The commission of a prohibited act is defined in the proposed convention as a crime only if it is committed “knowingly”, and it is an admissible defence if the accused person “reasonably believed” that the conduct in question was not prohibited. It is not a defence if a person acted in an official capacity or under the orders of a superior. The proposed convention includes provisions intended to guarantee due process and fair proceedings, and requiring that any dispute between states concerning the interpretation or application of the convention be submitted, at the request of one of them, to arbitration or to the International Court of Justice in The Hague. There are also provisions requiring States Parties to cooperate in investigations, and to provide legal assistance to one another in the adjudication of offences. Following the procedure by which other international criminalisation conventions have come into being, a group of sponsoring states might submit the proposed convention or a similar draft in the form of a resolution for consideration by the UN General Assembly, seeking the referral of the text to the Sixth (legal) Committee for the negotiation and preparation of an agreed text. This might be completed within a year, in time for the following General Assembly. After commendation by the Assembly, the agreed convention would be opened for signature and ratification, and, after ratification by a specified number of states, would enter into force.
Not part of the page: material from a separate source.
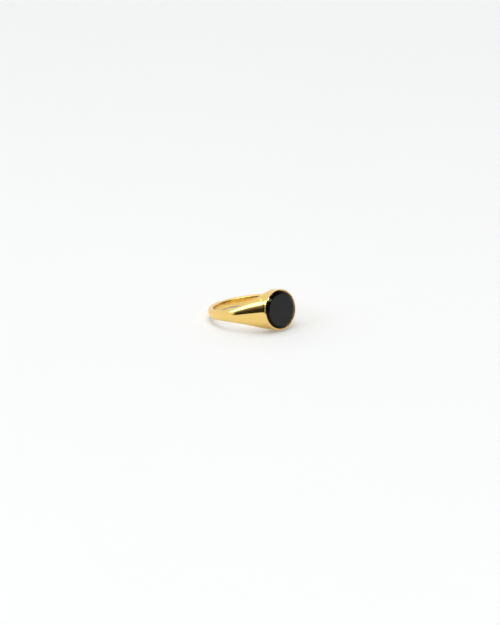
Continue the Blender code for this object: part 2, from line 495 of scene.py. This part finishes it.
class Finish:
    """A material on Blender's Principled shader, with its nodes reached by short calls."""

    def __init__(self, name):
        self.material = bpy.data.materials.new(name)
        self.material.use_nodes = True
        self.tree = self.material.node_tree
        self.surface = self.tree.nodes["Principled BSDF"]

    def node(self, kind, inputs=(), **settings):
        return add_node(self.tree, kind, inputs, **settings)

    def feed(self, socket, value):
        self.tree.links.new(value, self.surface.inputs[socket])

    def place(self):
        """The point in the piece's own frame, in millimetres."""
        where = self.node("ShaderNodeTexCoord").outputs["Object"]
        scaled = self.node("ShaderNodeVectorMath", {0: where, "Scale": 1.0 / MM}, operation="SCALE")
        return scaled.outputs[0]

    def coordinates(self, where):
        return self.node("ShaderNodeSeparateXYZ", {0: where}).outputs

    def math(self, operation, first, second=0.0):
        return self.node("ShaderNodeMath", {0: first, 1: second}, operation=operation).outputs[0]

    def distance(self, first, second):
        """Distance from the axis that stands across these two coordinates."""
        squares = [self.math("MULTIPLY", value, value) for value in (first, second)]
        return self.math("SQRT", self.math("ADD", *squares))

    def stretched(self, where, turn, stretch):
        settings = {"Vector": where, "Rotation": turn, "Scale": stretch}
        return self.node("ShaderNodeMapping", settings).outputs[0]

    def noise(self, where, scale, detail):
        settings = {"Vector": where, "Scale": scale, "Detail": detail}
        return self.node("ShaderNodeTexNoise", settings).outputs["Fac"]

    def spread(self, value, low, high, start=0.0, end=1.0):
        """Map start..end to low..high."""
        limits = {"Value": value, "From Min": start, "From Max": end, "To Min": low, "To Max": high}
        return self.node("ShaderNodeMapRange", limits).outputs["Result"]

    def colour(self, share, colours):
        """Colour the surface from the first to the second of two colours."""
        self.feed("Base Color", mixed_colour(self.tree, share, *colours))

    def bump(self, height, distance, normal=None):
        inputs = {"Height": height, "Strength": 1.0, "Distance": distance}
        if normal is not None:
            inputs["Normal"] = normal
        return self.node("ShaderNodeBump", inputs).outputs[0]


def polished_gold(name, around_finger_hole):
    """Mirror-polished yellow gold: buffing lines, hairline scratches and a hand-polished ripple.

    The lines run around the finger hole, with light wear inside it, or else around the head's axis.
    """
    finish = Finish(name)
    finish.surface.inputs["Metallic"].default_value = 1.0
    where = finish.place()
    x, y, z = finish.coordinates(where)
    if around_finger_hole:
        first, second, axis, run = x, y, z, BUFFING_RUN_BODY
    else:
        first, second, axis, run = y, z, x, BUFFING_RUN_COLLAR
    turn = finish.math("ARCTAN2", second, first)
    radius = finish.distance(first, second)
    around_axis = {
        0: finish.math("MULTIPLY", turn, run),
        1: finish.math("MULTIPLY", radius, BUFFING_FINENESS),
        2: finish.math("MULTIPLY", axis, BUFFING_FINENESS),
    }
    lanes = finish.node("ShaderNodeCombineXYZ", around_axis).outputs[0]
    haze = finish.noise(where, *GOLD_HAZE)
    scratches = finish.spread(finish.noise(lanes, *GOLD_SCRATCHES), 0.0, 1.0, *GOLD_SCRATCH_CUT)
    finish.colour(haze, GOLD_COLOURS)
    scratched = finish.math("MULTIPLY", scratches, GOLD_SCRATCH_ROUGHNESS)
    roughness = finish.math("ADD", finish.spread(haze, *GOLD_ROUGHNESS), scratched)
    if around_finger_hole:
        worn = finish.spread(radius, BORE_ROUGHNESS, 0.0, BORE_WEAR_START, BORE_WEAR_END)
        roughness = finish.math("ADD", roughness, worn)
    finish.feed("Roughness", roughness)
    waves = finish.bump(finish.noise(where, *GOLD_RIPPLE), GOLD_RIPPLE_BUMP)
    lines = finish.bump(finish.noise(lanes, *BUFFING_LINES), BUFFING_BUMP, waves)
    finish.feed("Normal", finish.bump(scratches, GOLD_SCRATCH_BUMP, lines))
    return finish.material


def black_onyx():
    """Polished onyx: near black with faint grey clouds, a soft haze and a few fine scratches."""
    finish = Finish("black_onyx_polished")
    finish.surface.inputs["IOR"].default_value = ONYX_REFRACTION
    where = finish.place()
    y, z = finish.coordinates(where)[1:]
    radius = finish.distance(y, z)
    gloss = (ONYX_TABLE_GLOSS, ONYX_CHAMFER_GLOSS, ONYX_GLOSS_START, ONYX_GLOSS_END)
    finish.feed("Specular IOR Level", finish.spread(radius, *gloss))
    cloudy = finish.stretched(where, ONYX_CLOUD_TURN, ONYX_CLOUD_STRETCH)
    clouds = finish.spread(finish.noise(cloudy, *ONYX_CLOUDS), 0.0, 1.0, *ONYX_CLOUD_CUT)
    finish.colour(clouds, ONYX_COLOURS)
    lanes = finish.stretched(where, ONYX_SCRATCH_TURN, ONYX_SCRATCH_STRETCH)
    scratches = finish.spread(finish.noise(lanes, *ONYX_SCRATCHES), 0.0, 1.0, *ONYX_SCRATCH_CUT)
    scratched = finish.math("MULTIPLY", scratches, ONYX_SCRATCH_ROUGHNESS)
    haze = finish.spread(finish.noise(where, *ONYX_HAZE), *ONYX_ROUGHNESS)
    finish.feed("Roughness", finish.math("ADD", haze, scratched))
    finish.feed("Normal", finish.bump(scratches, ONYX_SCRATCH_BUMP))
    return finish.material


def setting_cement():
    """Cured setting cement: dull, grainy and slightly uneven in colour."""
    finish = Finish("cured_cement")
    grain = finish.noise(finish.place(), *CEMENT_GRAIN)
    finish.colour(grain, CEMENT_COLOURS)
    finish.feed("Roughness", finish.spread(grain, *CEMENT_ROUGHNESS))
    finish.feed("Normal", finish.bump(grain, CEMENT_BUMP))
    return finish.material


def pale_floor():
    """Matt pale paper that gives off a little light of its own, so the ring's shadow stays soft."""
    finish = Finish("pale_floor")
    finish.colour(finish.noise(finish.place(), *FLOOR_GRAIN), FLOOR_COLOURS)
    finish.surface.inputs["Roughness"].default_value = FLOOR_ROUGHNESS
    finish.surface.inputs["Specular IOR Level"].default_value = FLOOR_GLOSS
    finish.surface.inputs["Emission Color"].default_value = FLOOR_GLOW_COLOUR
    finish.surface.inputs["Emission Strength"].default_value = FLOOR_GLOW
    return finish.material


# Studio


def direction(azimuth, elevation):
    flat = math.cos(elevation)
    return Vector((flat * math.cos(azimuth), flat * math.sin(azimuth), math.sin(elevation)))


def add_floor():
    reach = FLOOR_HALF_SIZE
    corners = [(-reach, -reach, 0.0), (reach, -reach, 0.0), (reach, reach, 0.0), (-reach, reach, 0.0)]
    data = bpy.data.meshes.new("floor")
    data.from_pydata(corners, [], [(0, 1, 2, 3)])
    data.materials.append(pale_floor())
    floor = bpy.data.objects.new("floor", data)
    bpy.context.collection.objects.link(floor)


def add_light(name, azimuth, elevation, size, power):
    lamp = bpy.data.lights.new(name, "AREA")
    lamp.shape = "RECTANGLE"
    lamp.size, lamp.size_y = size
    lamp.energy = power
    box = bpy.data.objects.new(name, lamp)
    bpy.context.collection.objects.link(box)
    toward = direction(azimuth, elevation)
    box.location = toward * LIGHT_DISTANCE
    box.rotation_euler = toward.to_track_quat("Z", "Y").to_euler()


def add_camera(hole_centre):
    lens = bpy.data.cameras.new("camera")
    lens.lens = CAMERA_LENS
    lens.clip_start = CAMERA_CLIP_START
    camera = bpy.data.objects.new("camera", lens)
    bpy.context.collection.objects.link(camera)
    toward = direction(CAMERA_AZIMUTH, CAMERA_ELEVATION)
    turn = toward.to_track_quat("Z", "Y")
    aim = hole_centre + turn @ Vector((AIM_BESIDE_HOLE, -AIM_BELOW_HOLE, 0.0))
    camera.location = aim + CAMERA_DISTANCE * toward
    camera.rotation_euler = turn.to_euler()
    bpy.context.scene.camera = camera


def add_room():
    """Pale walls all round and a bright ceiling, with an unlit part of the room between two planes."""
    world = bpy.data.worlds.new("room")
    world.use_nodes = True
    tree = world.node_tree
    tree.nodes.clear()
    ray = add_node(tree, "ShaderNodeTexCoord").outputs["Generated"]
    height = add_node(tree, "ShaderNodeSeparateXYZ", {0: ray}).outputs["Z"]

    def smooth(value, start, end):
        limits = {"Value": value, "From Min": start, "From Max": end}
        made = add_node(tree, "ShaderNodeMapRange", limits, interpolation_type="SMOOTHSTEP")
        return made.outputs["Result"]

    def beyond(azimuth, elevation, spread):
        """0 to 1 across the plane through the ring whose upper side looks that way."""
        inputs = {0: ray, 1: direction(azimuth, elevation)}
        side = add_node(tree, "ShaderNodeVectorMath", inputs, operation="DOT_PRODUCT")
        return smooth(side.outputs["Value"], *spread)

    left = beyond(UNLIT_LEFT_AZIMUTH, UNLIT_LEFT_ELEVATION, UNLIT_LEFT_SPREAD)
    right = beyond(UNLIT_RIGHT_AZIMUTH, 0.0, UNLIT_RIGHT_SPREAD)
    unlit = add_node(tree, "ShaderNodeMath", {0: left, 1: right}, operation="MULTIPLY").outputs[0]
    walls = mixed_colour(tree, unlit, ROOM_WALL, ROOM_UNLIT)
    whole = mixed_colour(tree, smooth(height, *CEILING_HEIGHT), walls, ROOM_CEILING)
    background = add_node(tree, "ShaderNodeBackground", {"Color": whole, "Strength": ROOM_STRENGTH})
    output = add_node(tree, "ShaderNodeOutputWorld")
    tree.links.new(background.outputs[0], output.inputs[0])
    bpy.context.scene.world = world


def main():
    body = gold_body(polished_gold("shank_gold", around_finger_hole=True))
    collar = gold_collar(polished_gold("collar_gold", around_finger_hole=False))
    tablet = black_tablet(black_onyx())
    for piece, node, slot in (
        (body, "shank", "polished_gold"),
        (collar, "bezel_collar", "bezel_gold"),
        (tablet, "onyx_tablet", "black_onyx"),
    ):
        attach(piece, "root")
        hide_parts(node)
    cement = frame["nodes"]["cement_bed"]
    cement.data.materials.clear()
    cement.data.materials.append(setting_cement())
    add_floor()
    add_light("softbox", SOFTBOX_AZIMUTH, SOFTBOX_ELEVATION, SOFTBOX_SIZE, SOFTBOX_POWER)
    front = (FRONT_LIGHT_AZIMUTH, FRONT_LIGHT_ELEVATION, FRONT_LIGHT_SIZE, FRONT_LIGHT_POWER)
    add_light("front_light", *front)
    add_room()
    add_camera(ring_matrix().translation)
    bpy.context.scene.view_settings.view_transform = "Standard"


main()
The adoption of, and widespread adherence to, such a convention would create a new dimension of constraint against biological and chemical weapons by applying international criminal law to hold individual offenders responsible and punishable should they be found in the territory of any state that supports the convention. Such individuals would be regarded as hostes humani generis, enemies of all humanity. The norm against chemical and biological weapons would be strengthened, deterrence of potential offenders would be enhanced, and international cooperation in suppressing the prohibited activities would be facilitated.
Note
1 The full text of this draft convention can be found on the website of the Harvard Sussex Program at: www.fas.harvard.edu/~hsp.